#### [EXERCISE DIRECTIONS]
Restate the span of lines that starts with the line containing "# The cutter's" and ends with the line containing "obj.matrix_parent_inverse = Matrix.Identity(4)", word for word, including both, with nothing else.
═══ RECORDS FOR THIS TASK
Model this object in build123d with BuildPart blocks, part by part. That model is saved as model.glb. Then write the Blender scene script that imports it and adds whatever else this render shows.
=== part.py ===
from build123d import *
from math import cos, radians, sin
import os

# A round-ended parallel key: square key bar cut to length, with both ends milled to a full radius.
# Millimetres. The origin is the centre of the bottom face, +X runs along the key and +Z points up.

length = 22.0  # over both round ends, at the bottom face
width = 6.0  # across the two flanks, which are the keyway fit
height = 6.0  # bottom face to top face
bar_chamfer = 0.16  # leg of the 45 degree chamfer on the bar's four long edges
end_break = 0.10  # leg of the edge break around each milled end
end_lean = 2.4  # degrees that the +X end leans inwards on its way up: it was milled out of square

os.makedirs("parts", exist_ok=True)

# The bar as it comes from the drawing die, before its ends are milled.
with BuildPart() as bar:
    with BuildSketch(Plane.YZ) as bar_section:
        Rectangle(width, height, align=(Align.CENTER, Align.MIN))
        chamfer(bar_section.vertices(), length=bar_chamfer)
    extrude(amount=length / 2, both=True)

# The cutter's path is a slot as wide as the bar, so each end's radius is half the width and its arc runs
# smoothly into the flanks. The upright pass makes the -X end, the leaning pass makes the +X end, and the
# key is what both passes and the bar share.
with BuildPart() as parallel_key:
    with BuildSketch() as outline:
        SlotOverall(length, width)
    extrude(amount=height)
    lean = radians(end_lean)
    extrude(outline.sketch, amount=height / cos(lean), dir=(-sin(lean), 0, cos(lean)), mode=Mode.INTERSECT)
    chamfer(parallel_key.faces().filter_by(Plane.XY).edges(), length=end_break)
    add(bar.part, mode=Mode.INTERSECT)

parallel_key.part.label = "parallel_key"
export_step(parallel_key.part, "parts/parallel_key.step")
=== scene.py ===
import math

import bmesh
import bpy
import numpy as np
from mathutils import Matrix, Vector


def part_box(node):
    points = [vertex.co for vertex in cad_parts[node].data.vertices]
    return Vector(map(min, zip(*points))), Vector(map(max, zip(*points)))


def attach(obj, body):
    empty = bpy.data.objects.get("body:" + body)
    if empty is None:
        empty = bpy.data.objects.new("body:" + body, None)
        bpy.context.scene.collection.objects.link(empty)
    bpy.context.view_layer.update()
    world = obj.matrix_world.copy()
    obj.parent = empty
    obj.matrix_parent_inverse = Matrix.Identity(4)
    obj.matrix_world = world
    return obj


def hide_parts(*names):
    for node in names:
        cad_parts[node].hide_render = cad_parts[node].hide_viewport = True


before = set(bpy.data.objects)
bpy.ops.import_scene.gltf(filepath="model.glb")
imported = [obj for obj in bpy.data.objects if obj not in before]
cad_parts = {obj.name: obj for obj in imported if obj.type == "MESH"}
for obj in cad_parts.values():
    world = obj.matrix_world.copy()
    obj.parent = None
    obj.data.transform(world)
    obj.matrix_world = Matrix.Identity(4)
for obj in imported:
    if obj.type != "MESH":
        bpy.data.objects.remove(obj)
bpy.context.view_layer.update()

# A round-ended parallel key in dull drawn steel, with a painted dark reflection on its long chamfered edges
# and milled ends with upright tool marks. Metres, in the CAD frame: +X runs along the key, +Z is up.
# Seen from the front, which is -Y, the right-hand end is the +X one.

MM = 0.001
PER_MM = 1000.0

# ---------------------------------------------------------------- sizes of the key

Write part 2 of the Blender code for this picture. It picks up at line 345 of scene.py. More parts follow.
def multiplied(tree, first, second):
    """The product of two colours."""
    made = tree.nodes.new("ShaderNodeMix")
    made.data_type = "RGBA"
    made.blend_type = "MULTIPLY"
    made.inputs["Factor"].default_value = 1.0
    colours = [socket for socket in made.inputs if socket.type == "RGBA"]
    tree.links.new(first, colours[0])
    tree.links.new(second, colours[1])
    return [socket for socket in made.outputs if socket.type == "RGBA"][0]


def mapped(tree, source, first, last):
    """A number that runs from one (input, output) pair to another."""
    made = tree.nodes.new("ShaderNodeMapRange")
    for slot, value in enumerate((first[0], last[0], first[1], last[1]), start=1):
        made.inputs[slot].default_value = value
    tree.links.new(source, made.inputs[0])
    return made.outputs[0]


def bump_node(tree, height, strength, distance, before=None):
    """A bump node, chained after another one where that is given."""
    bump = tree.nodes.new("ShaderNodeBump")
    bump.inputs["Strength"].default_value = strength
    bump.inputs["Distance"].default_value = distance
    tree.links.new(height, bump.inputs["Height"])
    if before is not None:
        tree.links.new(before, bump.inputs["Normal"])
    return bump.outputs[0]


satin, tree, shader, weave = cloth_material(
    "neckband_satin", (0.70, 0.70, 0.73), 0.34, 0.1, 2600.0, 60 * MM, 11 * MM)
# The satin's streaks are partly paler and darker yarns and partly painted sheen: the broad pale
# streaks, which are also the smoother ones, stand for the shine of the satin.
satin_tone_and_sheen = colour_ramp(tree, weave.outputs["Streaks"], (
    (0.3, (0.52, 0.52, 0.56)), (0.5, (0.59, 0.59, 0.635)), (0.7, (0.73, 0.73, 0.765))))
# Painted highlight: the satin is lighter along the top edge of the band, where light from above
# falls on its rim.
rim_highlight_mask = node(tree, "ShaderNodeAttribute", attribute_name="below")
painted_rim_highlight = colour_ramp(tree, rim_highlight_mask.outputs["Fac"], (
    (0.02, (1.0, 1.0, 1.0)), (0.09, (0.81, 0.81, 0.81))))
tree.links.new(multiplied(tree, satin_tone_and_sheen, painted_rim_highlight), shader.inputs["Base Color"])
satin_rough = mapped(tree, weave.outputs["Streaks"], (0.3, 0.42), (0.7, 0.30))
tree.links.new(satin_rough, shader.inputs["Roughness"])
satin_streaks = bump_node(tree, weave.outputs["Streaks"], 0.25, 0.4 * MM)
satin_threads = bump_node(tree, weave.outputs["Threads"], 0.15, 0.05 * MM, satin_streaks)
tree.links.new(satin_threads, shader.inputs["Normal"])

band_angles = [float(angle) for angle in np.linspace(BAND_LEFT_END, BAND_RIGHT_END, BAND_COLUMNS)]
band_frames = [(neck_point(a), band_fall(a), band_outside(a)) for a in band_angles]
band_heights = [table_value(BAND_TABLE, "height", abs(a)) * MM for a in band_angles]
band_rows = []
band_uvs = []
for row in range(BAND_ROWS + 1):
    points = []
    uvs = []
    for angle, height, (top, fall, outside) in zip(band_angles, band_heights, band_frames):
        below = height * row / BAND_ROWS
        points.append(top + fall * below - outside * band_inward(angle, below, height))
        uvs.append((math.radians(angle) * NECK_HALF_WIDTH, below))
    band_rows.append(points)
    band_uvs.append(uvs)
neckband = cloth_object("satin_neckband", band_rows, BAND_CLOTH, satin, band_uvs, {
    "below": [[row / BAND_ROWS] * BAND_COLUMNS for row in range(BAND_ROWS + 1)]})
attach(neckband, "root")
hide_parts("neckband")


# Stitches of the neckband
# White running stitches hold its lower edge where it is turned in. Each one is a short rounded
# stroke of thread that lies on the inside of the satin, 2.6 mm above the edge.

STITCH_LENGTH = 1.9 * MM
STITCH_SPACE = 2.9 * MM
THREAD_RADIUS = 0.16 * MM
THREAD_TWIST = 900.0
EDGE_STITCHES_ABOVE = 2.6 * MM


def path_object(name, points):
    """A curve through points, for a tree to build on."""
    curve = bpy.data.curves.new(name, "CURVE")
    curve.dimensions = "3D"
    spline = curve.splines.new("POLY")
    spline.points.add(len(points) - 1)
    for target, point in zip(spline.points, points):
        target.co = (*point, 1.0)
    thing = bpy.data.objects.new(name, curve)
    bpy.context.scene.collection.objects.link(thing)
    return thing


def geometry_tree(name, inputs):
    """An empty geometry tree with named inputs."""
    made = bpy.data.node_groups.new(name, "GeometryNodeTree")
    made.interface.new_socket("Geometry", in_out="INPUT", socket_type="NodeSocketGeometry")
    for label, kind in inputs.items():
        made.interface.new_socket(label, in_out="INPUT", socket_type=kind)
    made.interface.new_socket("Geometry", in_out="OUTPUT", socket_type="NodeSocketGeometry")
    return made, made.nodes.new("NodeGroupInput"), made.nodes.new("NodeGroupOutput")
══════
═══ RECORDS FOR THIS TASK
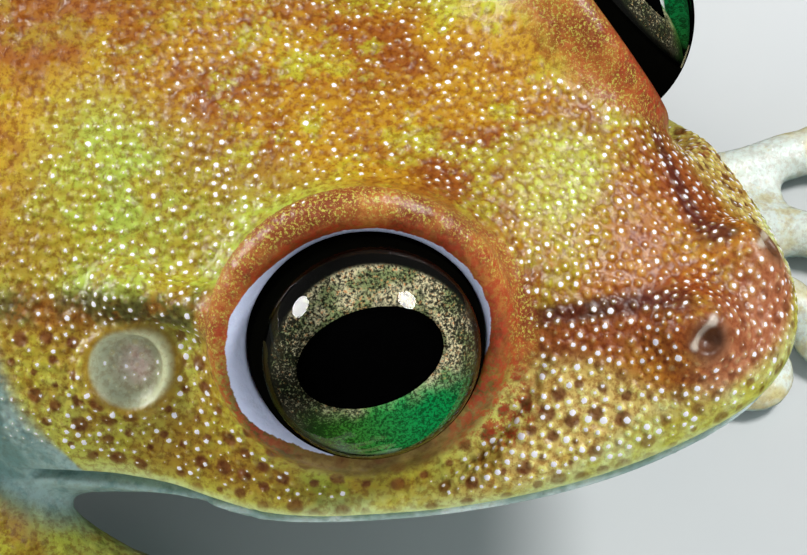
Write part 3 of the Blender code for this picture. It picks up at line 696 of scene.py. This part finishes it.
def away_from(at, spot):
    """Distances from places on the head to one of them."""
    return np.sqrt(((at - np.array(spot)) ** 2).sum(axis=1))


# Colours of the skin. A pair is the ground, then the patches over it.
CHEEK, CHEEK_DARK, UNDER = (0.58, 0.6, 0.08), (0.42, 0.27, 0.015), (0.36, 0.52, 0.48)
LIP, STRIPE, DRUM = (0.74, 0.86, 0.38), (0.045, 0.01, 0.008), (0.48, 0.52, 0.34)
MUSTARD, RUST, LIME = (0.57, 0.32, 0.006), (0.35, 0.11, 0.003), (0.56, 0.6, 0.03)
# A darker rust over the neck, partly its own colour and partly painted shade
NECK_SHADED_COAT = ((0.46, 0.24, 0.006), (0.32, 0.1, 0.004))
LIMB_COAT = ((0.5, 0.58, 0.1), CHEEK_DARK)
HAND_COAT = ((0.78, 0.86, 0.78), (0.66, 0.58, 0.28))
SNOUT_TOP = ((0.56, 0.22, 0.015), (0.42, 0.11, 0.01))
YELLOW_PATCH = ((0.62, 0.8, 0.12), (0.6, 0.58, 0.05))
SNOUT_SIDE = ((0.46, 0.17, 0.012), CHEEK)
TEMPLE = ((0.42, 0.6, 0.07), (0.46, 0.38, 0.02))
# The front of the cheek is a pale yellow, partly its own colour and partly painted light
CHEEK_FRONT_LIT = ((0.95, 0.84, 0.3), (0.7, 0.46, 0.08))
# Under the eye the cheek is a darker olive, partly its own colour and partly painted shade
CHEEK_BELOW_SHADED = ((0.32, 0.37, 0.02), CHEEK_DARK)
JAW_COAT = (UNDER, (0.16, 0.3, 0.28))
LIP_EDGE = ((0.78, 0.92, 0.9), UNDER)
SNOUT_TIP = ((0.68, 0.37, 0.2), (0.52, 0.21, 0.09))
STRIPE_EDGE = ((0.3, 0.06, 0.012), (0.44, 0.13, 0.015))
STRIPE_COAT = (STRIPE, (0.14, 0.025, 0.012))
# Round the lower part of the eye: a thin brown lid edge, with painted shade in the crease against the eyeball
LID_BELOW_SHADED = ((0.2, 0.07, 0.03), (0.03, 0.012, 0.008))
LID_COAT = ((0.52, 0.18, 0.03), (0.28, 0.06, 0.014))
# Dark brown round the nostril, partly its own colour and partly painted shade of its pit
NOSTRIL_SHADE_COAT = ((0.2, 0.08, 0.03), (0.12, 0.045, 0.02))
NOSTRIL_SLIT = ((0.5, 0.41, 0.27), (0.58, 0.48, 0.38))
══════
#### [WORKED ANSWER]
# The cutter's path is a slot as wide as the bar, so each end's radius is half the width and its arc runs
# smoothly into the flanks. The upright pass makes the -X end, the leaning pass makes the +X end, and the
# key is what both passes and the bar share.
with BuildPart() as parallel_key:
    with BuildSketch() as outline:
        SlotOverall(length, width)
    extrude(amount=height)
    lean = radians(end_lean)
    extrude(outline.sketch, amount=height / cos(lean), dir=(-sin(lean), 0, cos(lean)), mode=Mode.INTERSECT)
    chamfer(parallel_key.faces().filter_by(Plane.XY).edges(), length=end_break)
    add(bar.part, mode=Mode.INTERSECT)

parallel_key.part.label = "parallel_key"
export_step(parallel_key.part, "parts/parallel_key.step")
=== scene.py ===
import math

import bmesh
import bpy
import numpy as np
from mathutils import Matrix, Vector


def part_box(node):
    points = [vertex.co for vertex in cad_parts[node].data.vertices]
    return Vector(map(min, zip(*points))), Vector(map(max, zip(*points)))


def attach(obj, body):
    empty = bpy.data.objects.get("body:" + body)
    if empty is None:
        empty = bpy.data.objects.new("body:" + body, None)
        bpy.context.scene.collection.objects.link(empty)
    bpy.context.view_layer.update()
    world = obj.matrix_world.copy()
    obj.parent = empty
    obj.matrix_parent_inverse = Matrix.Identity(4)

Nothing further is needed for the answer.